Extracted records
================================

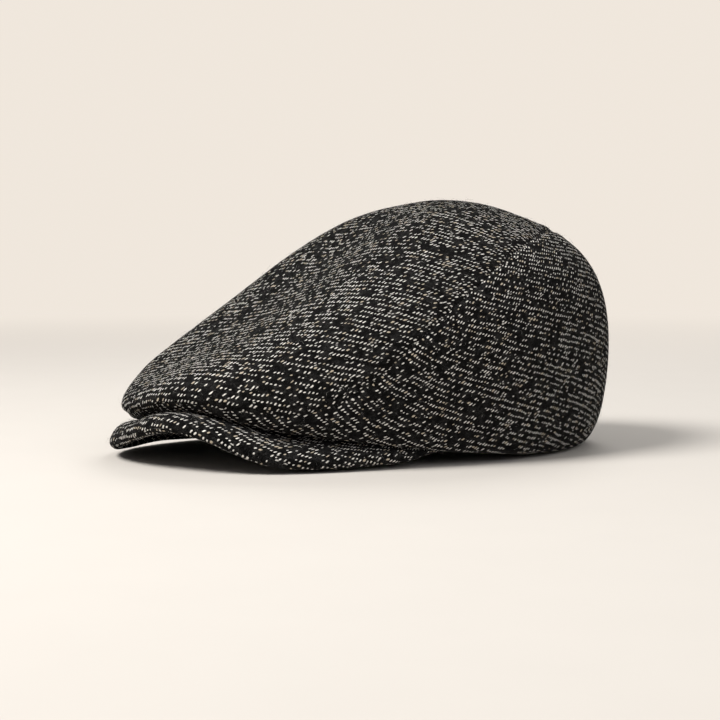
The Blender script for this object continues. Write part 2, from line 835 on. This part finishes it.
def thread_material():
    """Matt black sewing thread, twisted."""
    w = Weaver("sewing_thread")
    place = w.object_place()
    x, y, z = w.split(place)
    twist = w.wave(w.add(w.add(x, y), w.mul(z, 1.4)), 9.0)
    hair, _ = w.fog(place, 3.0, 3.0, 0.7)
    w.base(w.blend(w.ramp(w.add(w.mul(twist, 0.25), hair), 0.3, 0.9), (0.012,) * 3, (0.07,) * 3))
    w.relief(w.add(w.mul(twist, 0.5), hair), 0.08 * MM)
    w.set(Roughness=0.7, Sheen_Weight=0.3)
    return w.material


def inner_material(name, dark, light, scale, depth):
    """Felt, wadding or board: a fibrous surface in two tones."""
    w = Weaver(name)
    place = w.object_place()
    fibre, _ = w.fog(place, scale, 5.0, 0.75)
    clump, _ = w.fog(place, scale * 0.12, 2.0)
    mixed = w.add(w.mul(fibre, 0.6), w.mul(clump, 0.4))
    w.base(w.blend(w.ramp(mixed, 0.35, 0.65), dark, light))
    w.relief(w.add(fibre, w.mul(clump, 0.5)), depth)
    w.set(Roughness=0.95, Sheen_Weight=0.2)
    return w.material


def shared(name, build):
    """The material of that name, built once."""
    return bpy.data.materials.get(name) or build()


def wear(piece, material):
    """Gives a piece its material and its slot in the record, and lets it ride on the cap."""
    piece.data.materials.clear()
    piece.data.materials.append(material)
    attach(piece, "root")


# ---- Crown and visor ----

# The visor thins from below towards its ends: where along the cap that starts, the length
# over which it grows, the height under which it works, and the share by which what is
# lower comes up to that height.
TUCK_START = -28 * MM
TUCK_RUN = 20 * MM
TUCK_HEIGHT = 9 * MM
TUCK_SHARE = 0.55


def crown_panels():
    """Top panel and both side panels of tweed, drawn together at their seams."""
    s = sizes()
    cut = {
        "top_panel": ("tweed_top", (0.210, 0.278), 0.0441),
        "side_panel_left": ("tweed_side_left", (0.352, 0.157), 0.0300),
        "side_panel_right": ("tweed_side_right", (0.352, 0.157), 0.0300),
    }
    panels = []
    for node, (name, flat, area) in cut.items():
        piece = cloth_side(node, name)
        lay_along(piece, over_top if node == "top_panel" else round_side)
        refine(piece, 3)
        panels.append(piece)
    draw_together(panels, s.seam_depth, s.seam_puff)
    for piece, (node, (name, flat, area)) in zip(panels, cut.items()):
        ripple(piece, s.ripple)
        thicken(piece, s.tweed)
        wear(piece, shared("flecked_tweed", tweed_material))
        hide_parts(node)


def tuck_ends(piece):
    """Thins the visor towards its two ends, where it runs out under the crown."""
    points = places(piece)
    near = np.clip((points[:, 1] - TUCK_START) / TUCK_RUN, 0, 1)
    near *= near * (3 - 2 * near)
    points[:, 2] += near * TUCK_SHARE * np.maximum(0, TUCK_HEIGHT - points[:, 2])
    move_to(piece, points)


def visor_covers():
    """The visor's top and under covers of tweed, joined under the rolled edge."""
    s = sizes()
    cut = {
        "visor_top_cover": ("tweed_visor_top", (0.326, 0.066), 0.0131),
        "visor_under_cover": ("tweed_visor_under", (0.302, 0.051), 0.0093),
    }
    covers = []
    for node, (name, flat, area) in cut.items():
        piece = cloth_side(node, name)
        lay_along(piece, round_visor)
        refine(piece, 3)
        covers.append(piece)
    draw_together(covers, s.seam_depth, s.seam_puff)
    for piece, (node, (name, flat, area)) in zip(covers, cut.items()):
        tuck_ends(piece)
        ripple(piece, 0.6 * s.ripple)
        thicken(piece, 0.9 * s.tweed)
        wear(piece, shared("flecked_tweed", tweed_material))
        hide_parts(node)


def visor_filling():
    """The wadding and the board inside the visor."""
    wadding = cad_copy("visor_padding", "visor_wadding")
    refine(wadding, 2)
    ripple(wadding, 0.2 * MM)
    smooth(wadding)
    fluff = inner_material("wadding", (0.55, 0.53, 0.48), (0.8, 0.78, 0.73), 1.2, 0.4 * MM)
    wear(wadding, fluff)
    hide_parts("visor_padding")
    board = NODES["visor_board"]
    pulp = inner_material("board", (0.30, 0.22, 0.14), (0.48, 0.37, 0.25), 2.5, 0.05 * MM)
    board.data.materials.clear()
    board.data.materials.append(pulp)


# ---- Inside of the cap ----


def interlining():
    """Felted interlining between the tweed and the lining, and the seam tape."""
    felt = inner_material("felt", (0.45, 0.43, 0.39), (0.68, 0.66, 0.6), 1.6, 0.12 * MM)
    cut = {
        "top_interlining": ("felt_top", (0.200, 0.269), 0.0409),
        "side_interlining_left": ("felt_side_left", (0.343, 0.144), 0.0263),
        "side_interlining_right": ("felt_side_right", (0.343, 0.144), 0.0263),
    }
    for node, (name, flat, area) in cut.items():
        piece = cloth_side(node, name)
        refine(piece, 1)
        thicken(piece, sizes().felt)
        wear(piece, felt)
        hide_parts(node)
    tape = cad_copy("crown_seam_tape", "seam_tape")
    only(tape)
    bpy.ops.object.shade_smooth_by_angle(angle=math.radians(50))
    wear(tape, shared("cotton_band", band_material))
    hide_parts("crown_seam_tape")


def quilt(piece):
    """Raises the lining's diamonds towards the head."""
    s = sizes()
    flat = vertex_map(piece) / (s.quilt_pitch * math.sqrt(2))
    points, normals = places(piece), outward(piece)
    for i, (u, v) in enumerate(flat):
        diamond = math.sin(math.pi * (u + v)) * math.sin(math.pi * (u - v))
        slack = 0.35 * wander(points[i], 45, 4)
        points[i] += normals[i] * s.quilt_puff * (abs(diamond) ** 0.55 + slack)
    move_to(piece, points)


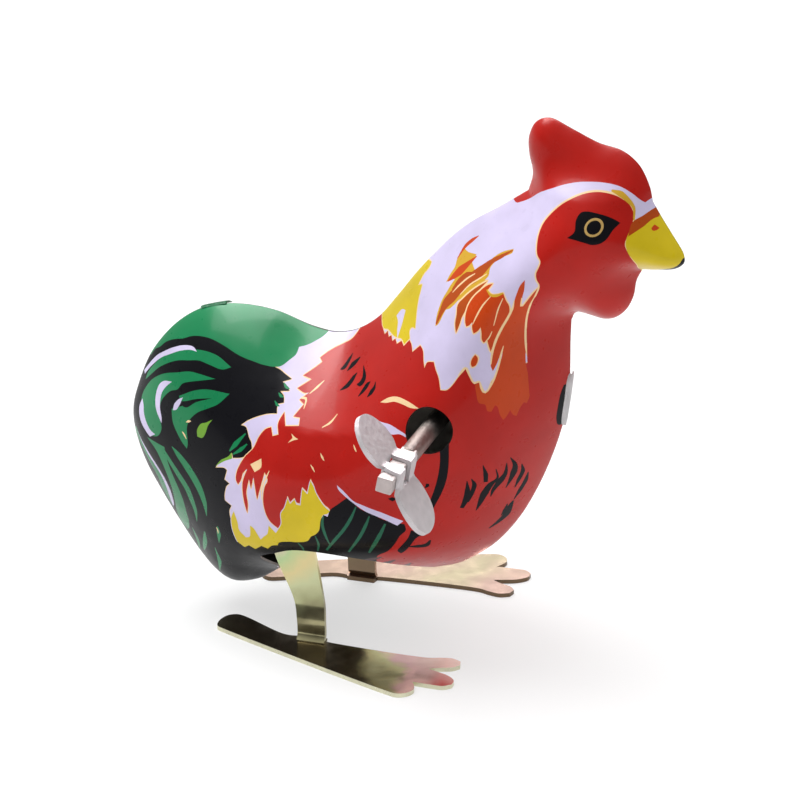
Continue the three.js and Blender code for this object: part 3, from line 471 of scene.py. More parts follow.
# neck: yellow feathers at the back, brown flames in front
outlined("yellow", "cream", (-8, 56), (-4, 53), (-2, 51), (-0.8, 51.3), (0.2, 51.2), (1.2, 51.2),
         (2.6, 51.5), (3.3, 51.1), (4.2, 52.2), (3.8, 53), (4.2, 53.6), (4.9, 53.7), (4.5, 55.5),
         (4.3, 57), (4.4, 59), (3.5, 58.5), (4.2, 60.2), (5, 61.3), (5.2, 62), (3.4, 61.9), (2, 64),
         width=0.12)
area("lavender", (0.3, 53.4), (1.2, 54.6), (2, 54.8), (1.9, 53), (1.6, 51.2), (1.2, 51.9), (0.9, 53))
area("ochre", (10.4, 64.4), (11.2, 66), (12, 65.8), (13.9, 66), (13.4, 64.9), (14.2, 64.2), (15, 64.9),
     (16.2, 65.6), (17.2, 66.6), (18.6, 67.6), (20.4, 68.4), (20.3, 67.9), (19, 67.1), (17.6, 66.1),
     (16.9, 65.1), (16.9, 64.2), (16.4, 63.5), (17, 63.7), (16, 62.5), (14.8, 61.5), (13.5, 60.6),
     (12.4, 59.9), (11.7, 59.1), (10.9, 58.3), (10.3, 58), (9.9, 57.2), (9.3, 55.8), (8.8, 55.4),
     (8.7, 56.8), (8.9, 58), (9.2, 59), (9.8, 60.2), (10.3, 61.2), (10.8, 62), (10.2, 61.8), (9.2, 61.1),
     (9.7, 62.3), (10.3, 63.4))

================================

• What this task involves:
Extract each line of the material exactly as it stands.

• Task solution:
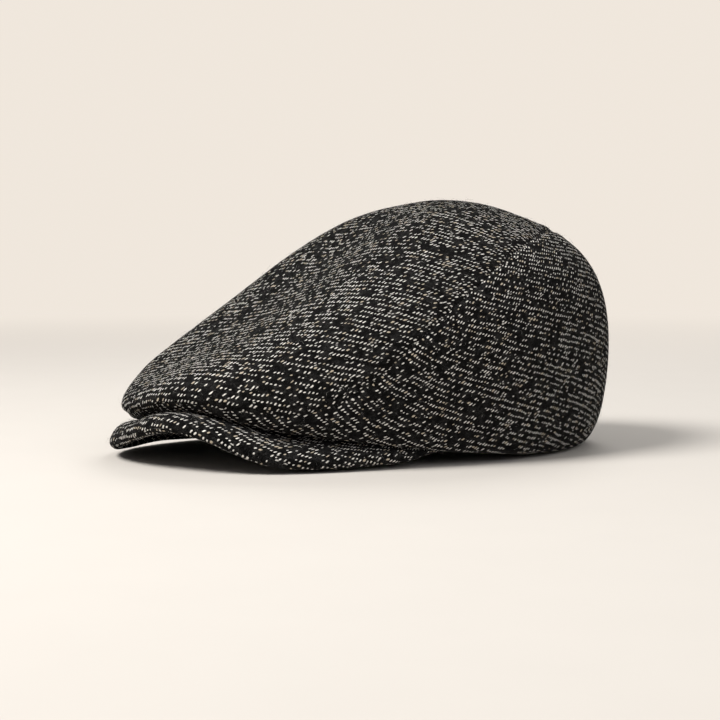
The Blender script for this object continues. Write part 2, from line 835 on. This part finishes it.
def thread_material():
    """Matt black sewing thread, twisted."""
    w = Weaver("sewing_thread")
    place = w.object_place()
    x, y, z = w.split(place)
    twist = w.wave(w.add(w.add(x, y), w.mul(z, 1.4)), 9.0)
    hair, _ = w.fog(place, 3.0, 3.0, 0.7)
    w.base(w.blend(w.ramp(w.add(w.mul(twist, 0.25), hair), 0.3, 0.9), (0.012,) * 3, (0.07,) * 3))
    w.relief(w.add(w.mul(twist, 0.5), hair), 0.08 * MM)
    w.set(Roughness=0.7, Sheen_Weight=0.3)
    return w.material


def inner_material(name, dark, light, scale, depth):
    """Felt, wadding or board: a fibrous surface in two tones."""
    w = Weaver(name)
    place = w.object_place()
    fibre, _ = w.fog(place, scale, 5.0, 0.75)
    clump, _ = w.fog(place, scale * 0.12, 2.0)
    mixed = w.add(w.mul(fibre, 0.6), w.mul(clump, 0.4))
    w.base(w.blend(w.ramp(mixed, 0.35, 0.65), dark, light))
    w.relief(w.add(fibre, w.mul(clump, 0.5)), depth)
    w.set(Roughness=0.95, Sheen_Weight=0.2)
    return w.material


def shared(name, build):
    """The material of that name, built once."""
    return bpy.data.materials.get(name) or build()


def wear(piece, material):
    """Gives a piece its material and its slot in the record, and lets it ride on the cap."""
    piece.data.materials.clear()
    piece.data.materials.append(material)
    attach(piece, "root")


# ---- Crown and visor ----

# The visor thins from below towards its ends: where along the cap that starts, the length
# over which it grows, the height under which it works, and the share by which what is
# lower comes up to that height.
TUCK_START = -28 * MM
TUCK_RUN = 20 * MM
TUCK_HEIGHT = 9 * MM
TUCK_SHARE = 0.55


def crown_panels():
    """Top panel and both side panels of tweed, drawn together at their seams."""
    s = sizes()
    cut = {
        "top_panel": ("tweed_top", (0.210, 0.278), 0.0441),
        "side_panel_left": ("tweed_side_left", (0.352, 0.157), 0.0300),
        "side_panel_right": ("tweed_side_right", (0.352, 0.157), 0.0300),
    }
    panels = []
    for node, (name, flat, area) in cut.items():
        piece = cloth_side(node, name)
        lay_along(piece, over_top if node == "top_panel" else round_side)
        refine(piece, 3)
        panels.append(piece)
    draw_together(panels, s.seam_depth, s.seam_puff)
    for piece, (node, (name, flat, area)) in zip(panels, cut.items()):
        ripple(piece, s.ripple)
        thicken(piece, s.tweed)
        wear(piece, shared("flecked_tweed", tweed_material))
        hide_parts(node)


def tuck_ends(piece):
    """Thins the visor towards its two ends, where it runs out under the crown."""
    points = places(piece)
    near = np.clip((points[:, 1] - TUCK_START) / TUCK_RUN, 0, 1)
    near *= near * (3 - 2 * near)
    points[:, 2] += near * TUCK_SHARE * np.maximum(0, TUCK_HEIGHT - points[:, 2])
    move_to(piece, points)


def visor_covers():
    """The visor's top and under covers of tweed, joined under the rolled edge."""
    s = sizes()
    cut = {
        "visor_top_cover": ("tweed_visor_top", (0.326, 0.066), 0.0131),
        "visor_under_cover": ("tweed_visor_under", (0.302, 0.051), 0.0093),
    }
    covers = []
    for node, (name, flat, area) in cut.items():
        piece = cloth_side(node, name)
        lay_along(piece, round_visor)
        refine(piece, 3)
        covers.append(piece)
    draw_together(covers, s.seam_depth, s.seam_puff)
    for piece, (node, (name, flat, area)) in zip(covers, cut.items()):
        tuck_ends(piece)
        ripple(piece, 0.6 * s.ripple)
        thicken(piece, 0.9 * s.tweed)
        wear(piece, shared("flecked_tweed", tweed_material))
        hide_parts(node)


def visor_filling():
    """The wadding and the board inside the visor."""
    wadding = cad_copy("visor_padding", "visor_wadding")
    refine(wadding, 2)
    ripple(wadding, 0.2 * MM)
    smooth(wadding)
    fluff = inner_material("wadding", (0.55, 0.53, 0.48), (0.8, 0.78, 0.73), 1.2, 0.4 * MM)
    wear(wadding, fluff)
    hide_parts("visor_padding")
    board = NODES["visor_board"]
    pulp = inner_material("board", (0.30, 0.22, 0.14), (0.48, 0.37, 0.25), 2.5, 0.05 * MM)
    board.data.materials.clear()
    board.data.materials.append(pulp)


# ---- Inside of the cap ----


def interlining():
    """Felted interlining between the tweed and the lining, and the seam tape."""
    felt = inner_material("felt", (0.45, 0.43, 0.39), (0.68, 0.66, 0.6), 1.6, 0.12 * MM)
    cut = {
        "top_interlining": ("felt_top", (0.200, 0.269), 0.0409),
        "side_interlining_left": ("felt_side_left", (0.343, 0.144), 0.0263),
        "side_interlining_right": ("felt_side_right", (0.343, 0.144), 0.0263),
    }
    for node, (name, flat, area) in cut.items():
        piece = cloth_side(node, name)
        refine(piece, 1)
        thicken(piece, sizes().felt)
        wear(piece, felt)
        hide_parts(node)
    tape = cad_copy("crown_seam_tape", "seam_tape")
    only(tape)
    bpy.ops.object.shade_smooth_by_angle(angle=math.radians(50))
    wear(tape, shared("cotton_band", band_material))
    hide_parts("crown_seam_tape")


def quilt(piece):
    """Raises the lining's diamonds towards the head."""
    s = sizes()
    flat = vertex_map(piece) / (s.quilt_pitch * math.sqrt(2))
    points, normals = places(piece), outward(piece)
    for i, (u, v) in enumerate(flat):
        diamond = math.sin(math.pi * (u + v)) * math.sin(math.pi * (u - v))
        slack = 0.35 * wander(points[i], 45, 4)
        points[i] += normals[i] * s.quilt_puff * (abs(diamond) ** 0.55 + slack)
    move_to(piece, points)


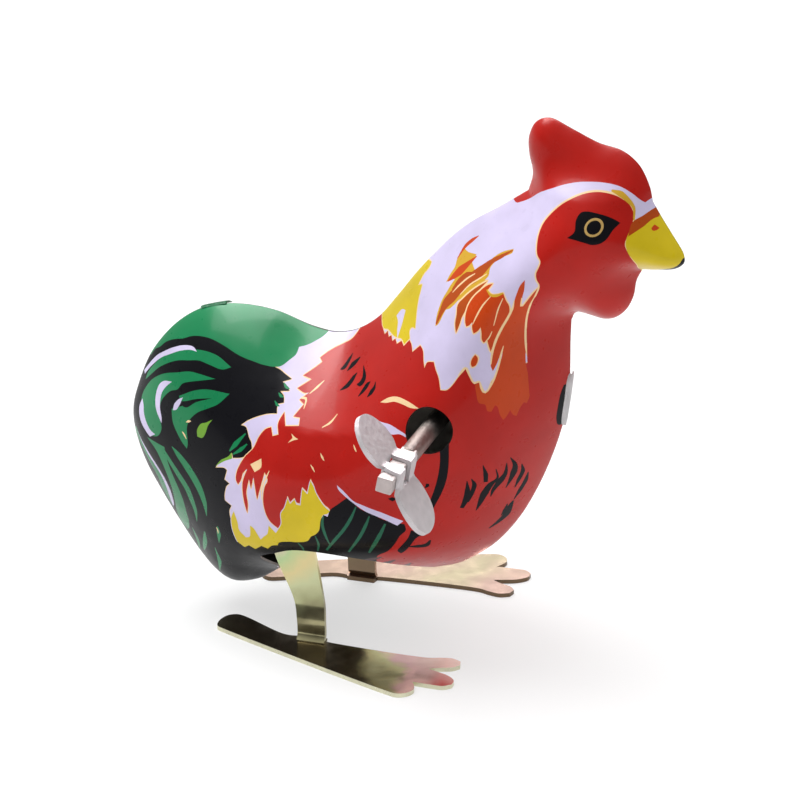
Continue the three.js and Blender code for this object: part 3, from line 471 of scene.py. More parts follow.
# neck: yellow feathers at the back, brown flames in front
outlined("yellow", "cream", (-8, 56), (-4, 53), (-2, 51), (-0.8, 51.3), (0.2, 51.2), (1.2, 51.2),
         (2.6, 51.5), (3.3, 51.1), (4.2, 52.2), (3.8, 53), (4.2, 53.6), (4.9, 53.7), (4.5, 55.5),
         (4.3, 57), (4.4, 59), (3.5, 58.5), (4.2, 60.2), (5, 61.3), (5.2, 62), (3.4, 61.9), (2, 64),
         width=0.12)
area("lavender", (0.3, 53.4), (1.2, 54.6), (2, 54.8), (1.9, 53), (1.6, 51.2), (1.2, 51.9), (0.9, 53))
area("ochre", (10.4, 64.4), (11.2, 66), (12, 65.8), (13.9, 66), (13.4, 64.9), (14.2, 64.2), (15, 64.9),
     (16.2, 65.6), (17.2, 66.6), (18.6, 67.6), (20.4, 68.4), (20.3, 67.9), (19, 67.1), (17.6, 66.1),
     (16.9, 65.1), (16.9, 64.2), (16.4, 63.5), (17, 63.7), (16, 62.5), (14.8, 61.5), (13.5, 60.6),
     (12.4, 59.9), (11.7, 59.1), (10.9, 58.3), (10.3, 58), (9.9, 57.2), (9.3, 55.8), (8.8, 55.4),
     (8.7, 56.8), (8.9, 58), (9.2, 59), (9.8, 60.2), (10.3, 61.2), (10.8, 62), (10.2, 61.8), (9.2, 61.1),
     (9.7, 62.3), (10.3, 63.4))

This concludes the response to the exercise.